I was numb as I drove over to the city offices to show them the engineered wall permit that "disappeared" from our file and to get a copy of our certificate of occupancy. I was nervous to go talk with the front office lady that had been so rude to me since day one. I've always smothered her with kindness and talked so nicely to her despite her attitude. I was nervous because I was in essence going in to show her something that she said didn't exist. From her cheery greeting to me when I walked in the room I knew in that moment she knew she made a mistake and was going to try to be nice to me to save her butt. I've never seen her work so quickly as if she wanted me out of there as fast as possible. Stark contrast to the many previous encounters when I stood there for 5 minutes as she sat behind her computer screen before she would acknowledge my presence. I was relieved for my last meeting with her to be over as she handed me our certificate of occupancy. I was glad that I always took the high road with her even though it would have been easy to treat her the way she treated me. She was uncomfortable and wanted me out of there. I learned a great lesson right then. Being nice always wins.

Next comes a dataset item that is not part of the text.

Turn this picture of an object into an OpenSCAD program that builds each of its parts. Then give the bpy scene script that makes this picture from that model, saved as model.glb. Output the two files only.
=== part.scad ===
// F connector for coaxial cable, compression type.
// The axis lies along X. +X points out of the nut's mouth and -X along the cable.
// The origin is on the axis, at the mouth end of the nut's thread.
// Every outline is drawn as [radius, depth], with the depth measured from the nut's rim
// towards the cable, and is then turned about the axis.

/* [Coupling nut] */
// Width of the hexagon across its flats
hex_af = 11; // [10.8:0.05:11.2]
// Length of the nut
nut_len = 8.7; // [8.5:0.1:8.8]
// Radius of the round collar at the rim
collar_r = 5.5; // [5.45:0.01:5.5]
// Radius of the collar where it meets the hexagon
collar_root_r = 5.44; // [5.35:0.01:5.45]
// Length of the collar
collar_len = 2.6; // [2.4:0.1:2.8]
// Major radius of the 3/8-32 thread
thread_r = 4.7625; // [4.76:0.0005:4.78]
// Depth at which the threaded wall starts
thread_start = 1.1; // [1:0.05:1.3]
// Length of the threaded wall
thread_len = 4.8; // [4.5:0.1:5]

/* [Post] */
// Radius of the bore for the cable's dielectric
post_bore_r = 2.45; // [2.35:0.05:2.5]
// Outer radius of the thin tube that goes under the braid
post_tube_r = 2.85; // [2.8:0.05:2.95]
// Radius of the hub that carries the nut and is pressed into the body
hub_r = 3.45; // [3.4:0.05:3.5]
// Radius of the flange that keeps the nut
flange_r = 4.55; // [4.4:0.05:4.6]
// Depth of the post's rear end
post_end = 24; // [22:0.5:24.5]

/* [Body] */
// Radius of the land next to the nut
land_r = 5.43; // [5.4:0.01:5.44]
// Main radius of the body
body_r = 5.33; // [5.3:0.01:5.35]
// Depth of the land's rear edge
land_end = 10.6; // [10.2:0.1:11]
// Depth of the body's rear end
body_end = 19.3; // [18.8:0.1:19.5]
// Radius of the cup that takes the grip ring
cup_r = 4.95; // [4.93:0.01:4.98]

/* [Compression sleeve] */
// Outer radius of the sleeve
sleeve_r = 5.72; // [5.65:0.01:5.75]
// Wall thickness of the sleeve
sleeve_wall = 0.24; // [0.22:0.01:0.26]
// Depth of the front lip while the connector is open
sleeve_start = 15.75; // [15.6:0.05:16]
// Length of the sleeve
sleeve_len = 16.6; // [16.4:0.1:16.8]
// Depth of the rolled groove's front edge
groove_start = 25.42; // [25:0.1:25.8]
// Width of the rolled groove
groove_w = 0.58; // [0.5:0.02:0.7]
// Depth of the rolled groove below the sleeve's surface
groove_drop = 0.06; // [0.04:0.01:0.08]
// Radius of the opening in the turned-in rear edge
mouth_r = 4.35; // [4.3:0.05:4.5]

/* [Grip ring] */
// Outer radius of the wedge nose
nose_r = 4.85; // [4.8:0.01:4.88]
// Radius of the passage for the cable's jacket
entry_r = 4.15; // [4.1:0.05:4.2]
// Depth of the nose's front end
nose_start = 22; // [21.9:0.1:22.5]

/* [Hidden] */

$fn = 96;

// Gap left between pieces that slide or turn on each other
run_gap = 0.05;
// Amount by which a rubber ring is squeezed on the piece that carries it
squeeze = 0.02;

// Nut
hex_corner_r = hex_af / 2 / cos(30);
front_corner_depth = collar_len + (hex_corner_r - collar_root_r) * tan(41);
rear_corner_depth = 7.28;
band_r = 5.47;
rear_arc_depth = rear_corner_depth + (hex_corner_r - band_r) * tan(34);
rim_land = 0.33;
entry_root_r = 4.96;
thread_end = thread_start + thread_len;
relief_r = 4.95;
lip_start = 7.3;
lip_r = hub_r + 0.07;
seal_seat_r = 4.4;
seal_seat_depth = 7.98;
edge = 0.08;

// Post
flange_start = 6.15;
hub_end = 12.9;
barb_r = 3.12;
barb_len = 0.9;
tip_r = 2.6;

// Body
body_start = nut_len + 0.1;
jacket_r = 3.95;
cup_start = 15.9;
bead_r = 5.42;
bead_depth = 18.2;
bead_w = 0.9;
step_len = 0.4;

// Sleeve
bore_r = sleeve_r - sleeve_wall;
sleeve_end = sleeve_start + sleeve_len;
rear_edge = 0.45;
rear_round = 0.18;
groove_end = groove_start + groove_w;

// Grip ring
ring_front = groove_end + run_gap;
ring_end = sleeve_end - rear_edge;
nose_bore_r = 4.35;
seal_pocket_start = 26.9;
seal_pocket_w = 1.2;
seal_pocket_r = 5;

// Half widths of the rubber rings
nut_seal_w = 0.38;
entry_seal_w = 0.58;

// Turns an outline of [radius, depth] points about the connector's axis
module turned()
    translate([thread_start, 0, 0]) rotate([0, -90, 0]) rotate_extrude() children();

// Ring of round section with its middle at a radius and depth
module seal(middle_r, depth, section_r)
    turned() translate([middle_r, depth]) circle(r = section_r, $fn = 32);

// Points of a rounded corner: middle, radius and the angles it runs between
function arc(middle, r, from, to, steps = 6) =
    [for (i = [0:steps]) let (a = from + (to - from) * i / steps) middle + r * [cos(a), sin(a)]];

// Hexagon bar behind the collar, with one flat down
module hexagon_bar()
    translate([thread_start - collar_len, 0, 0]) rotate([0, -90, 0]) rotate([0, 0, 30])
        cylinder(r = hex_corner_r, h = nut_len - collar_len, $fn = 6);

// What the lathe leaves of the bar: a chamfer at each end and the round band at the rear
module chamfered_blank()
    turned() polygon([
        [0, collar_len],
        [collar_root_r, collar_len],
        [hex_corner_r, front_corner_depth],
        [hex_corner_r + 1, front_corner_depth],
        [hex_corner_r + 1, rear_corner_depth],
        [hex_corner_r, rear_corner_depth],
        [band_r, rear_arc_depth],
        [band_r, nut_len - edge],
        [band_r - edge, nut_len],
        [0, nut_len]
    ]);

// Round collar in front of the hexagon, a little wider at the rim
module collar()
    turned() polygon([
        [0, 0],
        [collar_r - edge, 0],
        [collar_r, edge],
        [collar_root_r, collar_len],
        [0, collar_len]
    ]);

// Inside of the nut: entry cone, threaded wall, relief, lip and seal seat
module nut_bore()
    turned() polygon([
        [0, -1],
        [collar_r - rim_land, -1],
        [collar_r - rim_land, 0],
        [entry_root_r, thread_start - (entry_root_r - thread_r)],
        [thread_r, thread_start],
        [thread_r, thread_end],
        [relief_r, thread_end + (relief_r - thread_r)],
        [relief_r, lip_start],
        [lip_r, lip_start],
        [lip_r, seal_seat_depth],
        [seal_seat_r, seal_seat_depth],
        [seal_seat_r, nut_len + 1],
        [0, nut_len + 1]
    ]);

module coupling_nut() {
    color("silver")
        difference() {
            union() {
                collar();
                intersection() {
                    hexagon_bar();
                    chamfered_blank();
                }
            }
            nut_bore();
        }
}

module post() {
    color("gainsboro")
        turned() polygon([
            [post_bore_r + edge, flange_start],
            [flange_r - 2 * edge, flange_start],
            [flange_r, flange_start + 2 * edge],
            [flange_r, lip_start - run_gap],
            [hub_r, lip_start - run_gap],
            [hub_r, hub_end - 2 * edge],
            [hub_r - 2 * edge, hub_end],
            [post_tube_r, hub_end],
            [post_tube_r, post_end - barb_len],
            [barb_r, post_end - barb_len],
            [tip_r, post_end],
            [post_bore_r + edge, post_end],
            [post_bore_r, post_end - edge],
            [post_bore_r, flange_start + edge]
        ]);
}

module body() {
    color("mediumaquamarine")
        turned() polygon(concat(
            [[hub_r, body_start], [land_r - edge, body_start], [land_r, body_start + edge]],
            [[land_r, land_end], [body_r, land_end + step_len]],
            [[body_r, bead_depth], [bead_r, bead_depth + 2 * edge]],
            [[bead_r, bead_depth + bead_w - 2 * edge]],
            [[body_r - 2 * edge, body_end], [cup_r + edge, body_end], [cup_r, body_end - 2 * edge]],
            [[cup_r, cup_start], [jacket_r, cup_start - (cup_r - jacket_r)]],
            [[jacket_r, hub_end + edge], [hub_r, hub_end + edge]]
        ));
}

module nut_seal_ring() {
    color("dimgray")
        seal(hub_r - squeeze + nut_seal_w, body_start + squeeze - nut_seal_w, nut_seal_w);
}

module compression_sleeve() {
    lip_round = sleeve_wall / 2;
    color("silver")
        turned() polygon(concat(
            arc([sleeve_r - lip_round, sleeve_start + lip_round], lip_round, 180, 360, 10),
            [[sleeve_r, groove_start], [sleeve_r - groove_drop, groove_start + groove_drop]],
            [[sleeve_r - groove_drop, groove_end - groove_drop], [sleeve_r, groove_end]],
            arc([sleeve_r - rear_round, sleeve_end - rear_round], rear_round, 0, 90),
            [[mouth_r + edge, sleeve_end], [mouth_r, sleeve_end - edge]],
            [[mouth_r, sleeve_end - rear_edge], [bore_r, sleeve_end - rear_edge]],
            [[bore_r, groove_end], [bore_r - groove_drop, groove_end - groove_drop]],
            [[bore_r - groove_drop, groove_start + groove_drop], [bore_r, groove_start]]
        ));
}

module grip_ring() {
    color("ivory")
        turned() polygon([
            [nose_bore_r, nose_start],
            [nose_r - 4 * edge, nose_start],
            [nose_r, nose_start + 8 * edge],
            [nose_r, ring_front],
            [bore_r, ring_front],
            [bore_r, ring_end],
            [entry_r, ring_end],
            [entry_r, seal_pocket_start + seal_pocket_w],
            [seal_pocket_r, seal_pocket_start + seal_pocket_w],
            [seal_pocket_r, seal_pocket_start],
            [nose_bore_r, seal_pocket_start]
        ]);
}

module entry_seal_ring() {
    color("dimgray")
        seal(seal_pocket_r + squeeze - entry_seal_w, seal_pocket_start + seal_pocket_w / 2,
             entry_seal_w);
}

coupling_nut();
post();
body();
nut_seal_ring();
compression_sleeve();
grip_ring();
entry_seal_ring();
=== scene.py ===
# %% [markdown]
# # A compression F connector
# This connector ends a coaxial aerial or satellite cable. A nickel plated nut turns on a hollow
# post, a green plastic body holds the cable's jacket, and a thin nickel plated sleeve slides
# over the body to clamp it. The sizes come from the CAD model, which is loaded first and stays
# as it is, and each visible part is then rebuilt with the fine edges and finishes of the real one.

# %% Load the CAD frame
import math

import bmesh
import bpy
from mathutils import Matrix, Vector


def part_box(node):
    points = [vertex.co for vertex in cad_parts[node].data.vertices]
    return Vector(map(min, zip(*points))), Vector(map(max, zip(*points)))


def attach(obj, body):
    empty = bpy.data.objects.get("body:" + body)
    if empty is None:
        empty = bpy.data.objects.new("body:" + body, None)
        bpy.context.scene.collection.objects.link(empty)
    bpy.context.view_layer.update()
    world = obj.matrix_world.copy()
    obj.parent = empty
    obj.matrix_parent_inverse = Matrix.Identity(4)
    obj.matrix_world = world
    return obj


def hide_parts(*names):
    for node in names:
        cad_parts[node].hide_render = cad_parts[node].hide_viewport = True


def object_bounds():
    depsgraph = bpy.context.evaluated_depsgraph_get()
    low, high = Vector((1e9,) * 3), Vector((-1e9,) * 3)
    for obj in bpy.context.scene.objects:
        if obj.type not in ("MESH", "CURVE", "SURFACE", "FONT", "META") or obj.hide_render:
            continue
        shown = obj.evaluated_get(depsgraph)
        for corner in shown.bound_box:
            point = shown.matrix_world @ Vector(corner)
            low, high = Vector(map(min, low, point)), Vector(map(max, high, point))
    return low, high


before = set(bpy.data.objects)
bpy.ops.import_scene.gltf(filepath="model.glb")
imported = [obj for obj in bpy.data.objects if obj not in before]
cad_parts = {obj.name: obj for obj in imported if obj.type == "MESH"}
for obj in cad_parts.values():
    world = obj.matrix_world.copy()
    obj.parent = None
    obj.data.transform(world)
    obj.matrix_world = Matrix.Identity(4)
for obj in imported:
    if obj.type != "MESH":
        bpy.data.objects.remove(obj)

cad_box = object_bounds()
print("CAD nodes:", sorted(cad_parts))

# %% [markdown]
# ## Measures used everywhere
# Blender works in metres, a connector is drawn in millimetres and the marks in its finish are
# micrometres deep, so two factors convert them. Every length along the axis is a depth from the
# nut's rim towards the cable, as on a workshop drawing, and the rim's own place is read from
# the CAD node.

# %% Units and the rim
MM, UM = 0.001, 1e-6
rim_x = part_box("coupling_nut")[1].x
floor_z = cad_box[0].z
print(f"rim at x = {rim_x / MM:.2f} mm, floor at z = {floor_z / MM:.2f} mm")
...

We have been in our house for 6 weeks. The past 6 weeks have been just as much of a roller coaster as building the house was. Living in an unfinished house has its challenges. The list of things that need to get done grows everyday. It has been a journey. A journey we're still enduring. This process was harder than we ever could have imagined. We learned more than we thought we could or would. It stretched us further than we ever thought was possible. We've grown and have been taught life lessons through this. It was a wonderful, refining process. One that I wouldn't do again anytime soon and if we did it again we would do things differently based on what we learned. Just like everything in life. You live and you learn. But it has been amazing. I always knew Andy could do anything but to see him first hand do everything that he did...he is amazing! There's no one like him and I was reminded time and time again how unbelievably lucky I am to call him mine. I've grown spiritually as I've seen the Lord's hand in our lives throughout this process. In such trivial things I was reminded of how mindful He is of me and my little family. My perspective has changed. I look at the world through a different lens. I'm still learning. I still don't know why Andy was prompted to move and why it felt right even when I said no. And when I still wanted to say no, everything fell into place to show me that it was right. I don't know if I will ever know. If only to learn what I have learned, it was worth it.
We're trying to get back to normal life. We are busy with our kids and having fun these last few days of summer before school starts. Andy is trying to finish our final deadline of the deck and landscaping that has to be done by September 2nd. I can't wait to have no more pressure of deadlines so we can get back to enjoying the ride. And what a ride life has been!